Feeling down? Feel it—and then move forward.
You don’t have to love change. But you do have to lead yourself through it.
From Reaction to Transformation: Turning Adaptability Into Fuel
Here’s the thing—adaptability isn’t just about managing change.
It’s about transforming through it.
When you master adaptability, you become:
Harder to knock down
Quicker to rise
More creative under constraint
More dangerous to your limits
Because now, no matter what comes at you, you have a response.
Not just a reaction—but a transformation.
You rise like the Phoenix—not in spite of the fire, but because of it.

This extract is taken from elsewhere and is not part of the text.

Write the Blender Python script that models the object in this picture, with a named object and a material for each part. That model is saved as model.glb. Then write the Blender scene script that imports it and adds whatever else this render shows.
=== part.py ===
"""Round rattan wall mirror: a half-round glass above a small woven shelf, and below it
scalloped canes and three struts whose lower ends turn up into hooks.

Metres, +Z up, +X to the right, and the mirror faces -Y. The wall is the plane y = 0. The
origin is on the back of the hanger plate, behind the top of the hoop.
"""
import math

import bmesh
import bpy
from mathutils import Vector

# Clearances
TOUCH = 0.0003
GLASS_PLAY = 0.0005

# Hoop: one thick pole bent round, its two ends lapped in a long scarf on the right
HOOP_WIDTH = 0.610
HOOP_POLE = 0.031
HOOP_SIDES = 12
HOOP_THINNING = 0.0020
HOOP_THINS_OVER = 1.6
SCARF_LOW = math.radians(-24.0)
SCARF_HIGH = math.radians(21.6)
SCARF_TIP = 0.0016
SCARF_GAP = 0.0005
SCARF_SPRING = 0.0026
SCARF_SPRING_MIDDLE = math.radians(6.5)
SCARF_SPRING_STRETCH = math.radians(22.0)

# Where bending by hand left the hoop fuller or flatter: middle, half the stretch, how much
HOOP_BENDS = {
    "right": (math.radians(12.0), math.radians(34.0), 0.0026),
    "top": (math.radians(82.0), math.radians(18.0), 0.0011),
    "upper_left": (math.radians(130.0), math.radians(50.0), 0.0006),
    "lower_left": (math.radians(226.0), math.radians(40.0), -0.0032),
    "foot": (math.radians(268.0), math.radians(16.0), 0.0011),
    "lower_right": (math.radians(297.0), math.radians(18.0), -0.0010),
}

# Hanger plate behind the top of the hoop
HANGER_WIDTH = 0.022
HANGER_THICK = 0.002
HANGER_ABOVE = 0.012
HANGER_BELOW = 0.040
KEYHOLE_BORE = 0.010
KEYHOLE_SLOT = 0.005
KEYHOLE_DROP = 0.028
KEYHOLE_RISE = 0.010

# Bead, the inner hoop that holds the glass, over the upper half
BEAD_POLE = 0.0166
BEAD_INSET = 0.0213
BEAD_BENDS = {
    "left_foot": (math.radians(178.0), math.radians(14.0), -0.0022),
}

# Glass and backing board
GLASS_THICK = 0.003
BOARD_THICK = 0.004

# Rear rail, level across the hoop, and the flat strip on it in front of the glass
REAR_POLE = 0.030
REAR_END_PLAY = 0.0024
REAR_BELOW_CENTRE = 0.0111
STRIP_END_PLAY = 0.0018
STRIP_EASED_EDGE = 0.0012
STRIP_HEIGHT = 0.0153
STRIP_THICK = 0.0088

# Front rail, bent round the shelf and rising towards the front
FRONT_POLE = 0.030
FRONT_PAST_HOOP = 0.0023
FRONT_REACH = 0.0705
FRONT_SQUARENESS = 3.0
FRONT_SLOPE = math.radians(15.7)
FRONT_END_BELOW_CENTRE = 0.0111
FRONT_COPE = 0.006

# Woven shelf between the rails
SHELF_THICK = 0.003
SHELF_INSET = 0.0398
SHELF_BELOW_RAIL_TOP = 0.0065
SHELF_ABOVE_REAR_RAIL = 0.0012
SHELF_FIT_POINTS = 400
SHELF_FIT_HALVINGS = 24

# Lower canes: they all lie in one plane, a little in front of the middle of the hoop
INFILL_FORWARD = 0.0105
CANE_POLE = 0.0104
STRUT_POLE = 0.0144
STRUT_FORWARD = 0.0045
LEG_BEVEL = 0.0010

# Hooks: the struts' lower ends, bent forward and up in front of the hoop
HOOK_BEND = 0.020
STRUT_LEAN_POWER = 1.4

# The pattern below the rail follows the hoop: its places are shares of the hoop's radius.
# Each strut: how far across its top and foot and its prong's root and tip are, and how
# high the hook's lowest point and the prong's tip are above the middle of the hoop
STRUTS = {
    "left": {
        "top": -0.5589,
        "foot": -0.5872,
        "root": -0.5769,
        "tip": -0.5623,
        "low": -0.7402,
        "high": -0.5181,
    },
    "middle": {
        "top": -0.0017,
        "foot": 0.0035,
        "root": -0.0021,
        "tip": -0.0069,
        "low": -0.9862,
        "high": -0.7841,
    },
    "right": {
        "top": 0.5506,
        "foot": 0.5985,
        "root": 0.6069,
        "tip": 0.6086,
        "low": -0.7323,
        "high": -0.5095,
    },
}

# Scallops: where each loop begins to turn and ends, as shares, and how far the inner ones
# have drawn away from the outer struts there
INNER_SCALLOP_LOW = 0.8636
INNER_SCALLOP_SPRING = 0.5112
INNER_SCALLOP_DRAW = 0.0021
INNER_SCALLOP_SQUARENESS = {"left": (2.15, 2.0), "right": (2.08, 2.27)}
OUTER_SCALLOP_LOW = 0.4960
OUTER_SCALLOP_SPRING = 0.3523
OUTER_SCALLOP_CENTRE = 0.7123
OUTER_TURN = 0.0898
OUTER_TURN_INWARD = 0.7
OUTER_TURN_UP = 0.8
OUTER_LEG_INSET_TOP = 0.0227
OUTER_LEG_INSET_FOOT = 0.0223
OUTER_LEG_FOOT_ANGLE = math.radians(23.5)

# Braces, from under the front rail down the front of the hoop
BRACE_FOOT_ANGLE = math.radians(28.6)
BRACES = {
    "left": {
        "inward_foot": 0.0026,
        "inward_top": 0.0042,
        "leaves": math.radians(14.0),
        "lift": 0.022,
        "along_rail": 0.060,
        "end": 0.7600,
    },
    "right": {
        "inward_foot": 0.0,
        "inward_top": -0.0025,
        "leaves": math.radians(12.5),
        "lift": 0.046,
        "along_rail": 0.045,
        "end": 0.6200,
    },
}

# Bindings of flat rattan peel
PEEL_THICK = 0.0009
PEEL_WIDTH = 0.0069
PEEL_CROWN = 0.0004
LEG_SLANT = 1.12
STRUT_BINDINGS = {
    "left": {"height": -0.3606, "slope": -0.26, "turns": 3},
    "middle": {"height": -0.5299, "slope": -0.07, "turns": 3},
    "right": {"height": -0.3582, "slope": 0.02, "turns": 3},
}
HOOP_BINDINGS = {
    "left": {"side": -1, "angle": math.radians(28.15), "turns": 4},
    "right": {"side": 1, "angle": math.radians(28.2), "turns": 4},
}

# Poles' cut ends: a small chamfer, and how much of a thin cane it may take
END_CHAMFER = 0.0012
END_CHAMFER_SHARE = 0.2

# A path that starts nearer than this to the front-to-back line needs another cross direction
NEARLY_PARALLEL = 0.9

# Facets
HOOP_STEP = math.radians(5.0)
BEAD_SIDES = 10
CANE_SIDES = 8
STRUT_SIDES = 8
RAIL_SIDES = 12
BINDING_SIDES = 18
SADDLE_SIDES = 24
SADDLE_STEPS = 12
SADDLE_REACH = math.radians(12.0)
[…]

Adaptability Checklist: 10 Ways to Train It Today
Journal daily – Reflect on one moment of adaptation or change. What did you learn?

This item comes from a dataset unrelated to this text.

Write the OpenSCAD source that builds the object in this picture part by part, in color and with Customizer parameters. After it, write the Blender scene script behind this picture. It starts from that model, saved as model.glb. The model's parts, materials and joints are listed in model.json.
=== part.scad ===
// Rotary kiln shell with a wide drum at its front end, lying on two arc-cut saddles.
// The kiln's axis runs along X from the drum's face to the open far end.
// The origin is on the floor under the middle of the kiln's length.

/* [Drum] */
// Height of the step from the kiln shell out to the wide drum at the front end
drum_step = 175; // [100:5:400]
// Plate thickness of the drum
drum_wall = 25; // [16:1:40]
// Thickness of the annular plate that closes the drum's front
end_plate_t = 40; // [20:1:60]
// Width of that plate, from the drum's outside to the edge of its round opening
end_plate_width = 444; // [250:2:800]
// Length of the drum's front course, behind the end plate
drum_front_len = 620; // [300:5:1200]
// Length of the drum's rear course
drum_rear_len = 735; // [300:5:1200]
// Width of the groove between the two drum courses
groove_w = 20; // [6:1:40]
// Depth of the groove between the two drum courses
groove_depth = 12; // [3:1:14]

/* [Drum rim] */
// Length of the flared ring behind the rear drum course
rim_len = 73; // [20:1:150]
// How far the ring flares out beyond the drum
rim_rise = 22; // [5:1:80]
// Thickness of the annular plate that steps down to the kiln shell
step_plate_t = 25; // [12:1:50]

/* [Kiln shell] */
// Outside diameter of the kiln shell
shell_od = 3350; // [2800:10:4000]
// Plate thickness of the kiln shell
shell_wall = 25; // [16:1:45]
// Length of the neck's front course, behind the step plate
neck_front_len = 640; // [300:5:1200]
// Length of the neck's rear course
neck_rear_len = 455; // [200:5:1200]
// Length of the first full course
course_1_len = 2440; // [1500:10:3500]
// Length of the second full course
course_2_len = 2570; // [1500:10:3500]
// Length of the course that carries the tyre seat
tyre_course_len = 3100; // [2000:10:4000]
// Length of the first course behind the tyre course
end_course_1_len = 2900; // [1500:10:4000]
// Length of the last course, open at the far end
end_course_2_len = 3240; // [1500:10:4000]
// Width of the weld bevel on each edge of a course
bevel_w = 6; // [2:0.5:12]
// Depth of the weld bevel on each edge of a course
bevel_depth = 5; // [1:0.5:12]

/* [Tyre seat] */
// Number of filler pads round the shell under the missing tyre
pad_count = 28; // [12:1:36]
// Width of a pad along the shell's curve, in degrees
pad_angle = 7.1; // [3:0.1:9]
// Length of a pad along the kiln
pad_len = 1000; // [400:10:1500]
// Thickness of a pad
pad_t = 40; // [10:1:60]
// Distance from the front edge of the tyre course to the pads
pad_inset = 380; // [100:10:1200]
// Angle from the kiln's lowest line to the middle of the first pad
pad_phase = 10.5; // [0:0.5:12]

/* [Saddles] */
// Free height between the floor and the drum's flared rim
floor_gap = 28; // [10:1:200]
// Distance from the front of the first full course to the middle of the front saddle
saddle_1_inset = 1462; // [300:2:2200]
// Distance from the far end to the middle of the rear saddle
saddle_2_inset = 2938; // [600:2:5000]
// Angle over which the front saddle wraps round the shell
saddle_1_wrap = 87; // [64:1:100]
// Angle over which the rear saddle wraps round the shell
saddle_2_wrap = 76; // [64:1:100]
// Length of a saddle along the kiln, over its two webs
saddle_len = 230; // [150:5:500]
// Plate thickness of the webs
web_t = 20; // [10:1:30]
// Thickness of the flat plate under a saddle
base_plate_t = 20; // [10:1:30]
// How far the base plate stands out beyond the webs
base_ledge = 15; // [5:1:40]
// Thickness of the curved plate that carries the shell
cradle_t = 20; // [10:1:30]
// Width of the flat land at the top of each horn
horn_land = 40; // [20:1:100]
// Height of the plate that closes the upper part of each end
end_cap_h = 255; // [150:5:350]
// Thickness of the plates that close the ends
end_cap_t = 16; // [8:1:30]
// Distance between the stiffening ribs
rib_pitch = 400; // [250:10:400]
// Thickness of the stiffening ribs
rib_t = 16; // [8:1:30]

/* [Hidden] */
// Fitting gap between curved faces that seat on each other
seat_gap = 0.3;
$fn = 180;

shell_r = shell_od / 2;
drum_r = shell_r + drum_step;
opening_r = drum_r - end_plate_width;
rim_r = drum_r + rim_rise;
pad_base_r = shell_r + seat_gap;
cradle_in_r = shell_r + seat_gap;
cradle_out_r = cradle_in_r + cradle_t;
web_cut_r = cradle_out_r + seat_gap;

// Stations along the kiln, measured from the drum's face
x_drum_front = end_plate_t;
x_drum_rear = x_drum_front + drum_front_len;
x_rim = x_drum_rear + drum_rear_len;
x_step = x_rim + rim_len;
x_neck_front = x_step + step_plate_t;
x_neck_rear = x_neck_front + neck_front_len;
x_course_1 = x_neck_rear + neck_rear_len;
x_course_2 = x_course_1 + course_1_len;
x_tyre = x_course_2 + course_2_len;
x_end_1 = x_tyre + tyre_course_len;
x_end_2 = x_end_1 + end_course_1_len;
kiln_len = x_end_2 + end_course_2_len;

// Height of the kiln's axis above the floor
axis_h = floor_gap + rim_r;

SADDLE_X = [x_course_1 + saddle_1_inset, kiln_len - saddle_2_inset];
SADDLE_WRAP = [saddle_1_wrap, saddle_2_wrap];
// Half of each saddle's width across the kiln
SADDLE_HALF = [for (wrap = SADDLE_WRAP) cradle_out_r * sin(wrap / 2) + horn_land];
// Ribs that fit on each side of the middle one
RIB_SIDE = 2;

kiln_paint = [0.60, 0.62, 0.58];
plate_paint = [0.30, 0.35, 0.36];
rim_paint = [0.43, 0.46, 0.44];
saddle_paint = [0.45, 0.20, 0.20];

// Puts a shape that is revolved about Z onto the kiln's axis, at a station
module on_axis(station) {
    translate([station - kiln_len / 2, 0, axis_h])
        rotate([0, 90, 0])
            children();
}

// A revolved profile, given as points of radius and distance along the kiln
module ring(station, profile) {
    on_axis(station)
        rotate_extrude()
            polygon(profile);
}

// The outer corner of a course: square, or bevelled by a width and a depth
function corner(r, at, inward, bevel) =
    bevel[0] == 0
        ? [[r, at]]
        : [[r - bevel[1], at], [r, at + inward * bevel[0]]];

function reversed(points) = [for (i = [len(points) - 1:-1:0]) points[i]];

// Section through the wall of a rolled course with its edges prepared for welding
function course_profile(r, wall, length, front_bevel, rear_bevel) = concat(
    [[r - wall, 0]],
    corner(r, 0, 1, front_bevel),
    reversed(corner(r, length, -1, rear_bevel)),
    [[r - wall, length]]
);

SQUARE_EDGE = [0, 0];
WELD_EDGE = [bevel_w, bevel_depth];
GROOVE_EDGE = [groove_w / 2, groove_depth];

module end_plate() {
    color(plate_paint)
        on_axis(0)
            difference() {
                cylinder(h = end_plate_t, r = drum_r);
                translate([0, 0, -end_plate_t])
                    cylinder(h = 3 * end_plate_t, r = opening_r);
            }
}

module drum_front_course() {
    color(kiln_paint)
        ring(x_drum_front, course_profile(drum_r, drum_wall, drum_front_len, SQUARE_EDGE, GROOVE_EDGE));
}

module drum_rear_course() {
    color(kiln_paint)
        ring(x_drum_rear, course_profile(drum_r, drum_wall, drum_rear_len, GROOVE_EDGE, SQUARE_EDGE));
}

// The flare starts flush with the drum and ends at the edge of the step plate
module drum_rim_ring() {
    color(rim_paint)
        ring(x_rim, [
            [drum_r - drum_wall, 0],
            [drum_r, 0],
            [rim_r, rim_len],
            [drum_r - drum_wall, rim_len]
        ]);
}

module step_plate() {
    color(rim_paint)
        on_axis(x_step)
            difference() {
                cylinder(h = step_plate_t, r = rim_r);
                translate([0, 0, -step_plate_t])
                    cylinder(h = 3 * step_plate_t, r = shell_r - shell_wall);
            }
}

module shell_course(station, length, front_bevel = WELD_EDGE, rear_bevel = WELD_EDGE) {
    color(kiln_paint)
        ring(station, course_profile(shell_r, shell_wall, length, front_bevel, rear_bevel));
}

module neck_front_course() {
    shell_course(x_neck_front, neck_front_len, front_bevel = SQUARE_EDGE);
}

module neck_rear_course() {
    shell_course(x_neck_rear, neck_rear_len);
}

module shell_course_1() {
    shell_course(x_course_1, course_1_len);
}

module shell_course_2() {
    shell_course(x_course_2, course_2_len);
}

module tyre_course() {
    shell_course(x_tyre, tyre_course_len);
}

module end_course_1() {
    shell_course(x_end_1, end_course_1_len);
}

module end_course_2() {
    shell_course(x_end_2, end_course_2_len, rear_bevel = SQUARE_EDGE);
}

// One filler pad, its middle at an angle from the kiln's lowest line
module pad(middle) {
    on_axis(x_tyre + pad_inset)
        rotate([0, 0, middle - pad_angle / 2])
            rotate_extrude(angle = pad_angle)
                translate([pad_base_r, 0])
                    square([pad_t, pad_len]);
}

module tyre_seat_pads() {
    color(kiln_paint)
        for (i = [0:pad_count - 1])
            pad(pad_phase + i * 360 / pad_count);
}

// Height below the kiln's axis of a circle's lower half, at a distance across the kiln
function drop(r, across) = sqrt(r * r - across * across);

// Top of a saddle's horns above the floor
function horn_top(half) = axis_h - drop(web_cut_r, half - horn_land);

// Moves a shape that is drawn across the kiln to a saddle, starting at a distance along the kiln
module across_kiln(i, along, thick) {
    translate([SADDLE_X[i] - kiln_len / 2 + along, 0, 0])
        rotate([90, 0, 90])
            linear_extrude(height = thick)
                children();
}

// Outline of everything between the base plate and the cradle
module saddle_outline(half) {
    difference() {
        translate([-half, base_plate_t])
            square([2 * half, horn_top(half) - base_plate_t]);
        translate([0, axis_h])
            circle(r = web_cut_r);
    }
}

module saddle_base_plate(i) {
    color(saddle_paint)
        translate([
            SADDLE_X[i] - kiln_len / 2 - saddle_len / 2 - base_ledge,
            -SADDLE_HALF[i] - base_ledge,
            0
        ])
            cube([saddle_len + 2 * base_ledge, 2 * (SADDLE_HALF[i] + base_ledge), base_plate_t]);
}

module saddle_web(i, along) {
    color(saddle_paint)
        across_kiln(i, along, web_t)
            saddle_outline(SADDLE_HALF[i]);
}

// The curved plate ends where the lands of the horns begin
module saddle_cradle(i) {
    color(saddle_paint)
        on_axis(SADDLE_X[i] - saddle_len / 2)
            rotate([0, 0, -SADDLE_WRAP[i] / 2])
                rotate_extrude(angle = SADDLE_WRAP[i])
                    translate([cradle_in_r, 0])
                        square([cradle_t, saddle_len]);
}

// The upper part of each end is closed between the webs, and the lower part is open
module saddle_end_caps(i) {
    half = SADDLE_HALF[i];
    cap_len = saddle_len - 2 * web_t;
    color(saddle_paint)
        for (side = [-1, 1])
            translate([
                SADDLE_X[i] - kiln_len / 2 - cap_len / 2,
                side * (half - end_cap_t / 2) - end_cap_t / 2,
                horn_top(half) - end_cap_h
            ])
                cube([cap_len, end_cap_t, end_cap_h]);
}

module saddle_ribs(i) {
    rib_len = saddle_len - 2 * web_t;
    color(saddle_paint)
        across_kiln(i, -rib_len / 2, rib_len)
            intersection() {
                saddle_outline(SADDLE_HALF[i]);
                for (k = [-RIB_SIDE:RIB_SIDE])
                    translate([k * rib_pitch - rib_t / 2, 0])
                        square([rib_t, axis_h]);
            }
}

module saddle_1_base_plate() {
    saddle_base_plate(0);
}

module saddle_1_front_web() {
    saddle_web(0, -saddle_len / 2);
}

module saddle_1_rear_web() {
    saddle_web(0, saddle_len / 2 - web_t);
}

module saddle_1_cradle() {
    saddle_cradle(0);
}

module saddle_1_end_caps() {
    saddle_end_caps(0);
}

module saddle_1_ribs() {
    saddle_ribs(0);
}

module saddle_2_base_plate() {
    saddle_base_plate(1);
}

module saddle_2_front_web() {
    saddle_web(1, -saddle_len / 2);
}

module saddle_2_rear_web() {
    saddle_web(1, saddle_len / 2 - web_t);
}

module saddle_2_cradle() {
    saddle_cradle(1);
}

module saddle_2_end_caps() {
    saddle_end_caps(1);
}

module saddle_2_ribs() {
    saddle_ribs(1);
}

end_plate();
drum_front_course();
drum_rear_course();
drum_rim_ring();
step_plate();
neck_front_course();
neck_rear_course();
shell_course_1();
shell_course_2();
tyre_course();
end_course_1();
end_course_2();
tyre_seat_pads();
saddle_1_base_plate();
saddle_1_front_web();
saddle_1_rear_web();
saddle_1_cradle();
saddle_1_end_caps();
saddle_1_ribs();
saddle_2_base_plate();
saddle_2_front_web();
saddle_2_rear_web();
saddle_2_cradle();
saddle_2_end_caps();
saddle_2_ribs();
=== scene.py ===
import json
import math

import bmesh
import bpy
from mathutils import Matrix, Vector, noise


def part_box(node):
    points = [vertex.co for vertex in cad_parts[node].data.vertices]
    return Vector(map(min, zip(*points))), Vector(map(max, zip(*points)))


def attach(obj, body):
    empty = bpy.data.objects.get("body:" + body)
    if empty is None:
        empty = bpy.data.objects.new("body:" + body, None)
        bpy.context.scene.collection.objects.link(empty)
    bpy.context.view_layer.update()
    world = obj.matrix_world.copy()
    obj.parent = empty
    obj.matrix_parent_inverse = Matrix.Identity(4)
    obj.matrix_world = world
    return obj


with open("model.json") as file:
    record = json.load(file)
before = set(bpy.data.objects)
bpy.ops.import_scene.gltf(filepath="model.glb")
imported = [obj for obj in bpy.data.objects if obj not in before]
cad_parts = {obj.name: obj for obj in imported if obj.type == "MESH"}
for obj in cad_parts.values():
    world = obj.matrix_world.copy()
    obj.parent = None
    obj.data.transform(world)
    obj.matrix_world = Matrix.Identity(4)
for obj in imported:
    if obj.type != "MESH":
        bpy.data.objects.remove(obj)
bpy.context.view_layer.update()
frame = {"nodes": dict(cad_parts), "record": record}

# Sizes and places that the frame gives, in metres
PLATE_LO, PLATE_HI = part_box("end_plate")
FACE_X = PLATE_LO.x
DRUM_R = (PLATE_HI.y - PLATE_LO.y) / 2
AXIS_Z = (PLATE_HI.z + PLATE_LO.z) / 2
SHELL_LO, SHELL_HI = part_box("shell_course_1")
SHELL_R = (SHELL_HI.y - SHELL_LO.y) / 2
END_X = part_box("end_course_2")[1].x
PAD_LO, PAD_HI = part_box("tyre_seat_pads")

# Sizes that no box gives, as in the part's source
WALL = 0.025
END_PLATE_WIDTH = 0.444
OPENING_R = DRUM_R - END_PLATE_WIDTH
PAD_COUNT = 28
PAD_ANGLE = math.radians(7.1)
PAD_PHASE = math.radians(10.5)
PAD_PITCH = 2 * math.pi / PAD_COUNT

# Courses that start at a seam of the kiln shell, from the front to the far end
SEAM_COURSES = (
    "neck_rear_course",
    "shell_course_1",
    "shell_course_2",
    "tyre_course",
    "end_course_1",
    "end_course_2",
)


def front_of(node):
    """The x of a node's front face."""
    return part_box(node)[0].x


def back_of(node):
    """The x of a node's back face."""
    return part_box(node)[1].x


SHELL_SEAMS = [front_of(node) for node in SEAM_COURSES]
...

Change your workout routine weekly – Keep the body guessing and growing.
Try something new each week – A new book, skill, podcast, or food.
Practice box breathing – 4x4x4x4 breath pattern to reset under pressure.
Reframe a recent failure – Write three positive takeaways from it.
Seek feedback – Ask coaches, mentors, or peers for input and use it.
Play strategy games – Test your cognitive flexibility.
Train in unpredictable conditions – Rain, cold, noise—embrace the chaos.
Mentor someone younger – Teaching adaptability helps you embody it.
Revisit your values – Keep your “why” front and center as the world shifts.
Final Word: Unconquerable Through Change
If there’s one thing you can count on—it’s that things will change.
Seasons shift. Roles evolve. Bodies age. Expectations crumble. Plans derail.
But you are not the plan.
You are not the role.
You are not the outcome.
You are the one who adapts, who evolves, who transforms.
You are the athlete who doesn’t break—you bend, you pivot, you rise.
You are Athleta Invictus.
Unbroken. Unafraid. Unconquerable.
Reflection Exercise: Adaptability Journal Prompt
Take 10 minutes and write your answers to the following:
What was a recent situation where I had to adapt unexpectedly?
How did I respond—and how would I respond differently now?
What is one area in my life (physical, mental, emotional, spiritual) that needs more adaptability?
What small shift can I make today to build that muscle?
Stay adaptable. Stay unshakable. Stay Invictus.